Assaults by the New Zealand Division and the 4th Indian Division were planned for February, but before one of the divisional commanders would commit his troops he insisted that the monastery should be heavily bombed. This was agreed by higher command; so the huge and beautiful eleventh-century monastery was needlessly flattened by repeated waves of heavy bombers, and the Germans, who in accordance with an agreement with the Vatican had not been within it, were now able to occupy the rubble and construct defensive positions better than any that would have been available to them before. So that when the New Zealanders and Indians did attack in February, both assaults were a complete and calamitous failure.

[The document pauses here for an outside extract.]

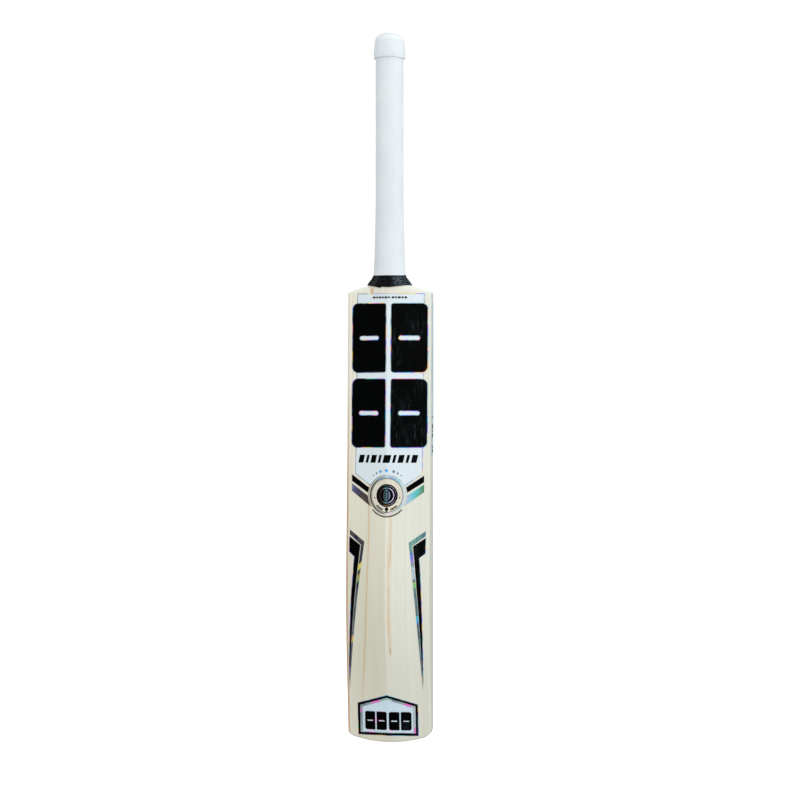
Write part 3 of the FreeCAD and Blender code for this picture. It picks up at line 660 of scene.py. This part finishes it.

The London Irish, standing by in Capua ready to exploit any breakthrough, heard rumours of all this; and were ready to believe, yes, that those in command could be so stupid. And then, in March, there was renewed heavy bombing: statistics later stated that 1,100 tons of bombs were dropped by 450 heavy bombers on and around the monastery and town of Cassino for three and a half hours — after which attacks went in with as little success as ever. The bombing this time had made it impossible for Allied tanks to get over the rubble on the approaches to the town and the Rapido river.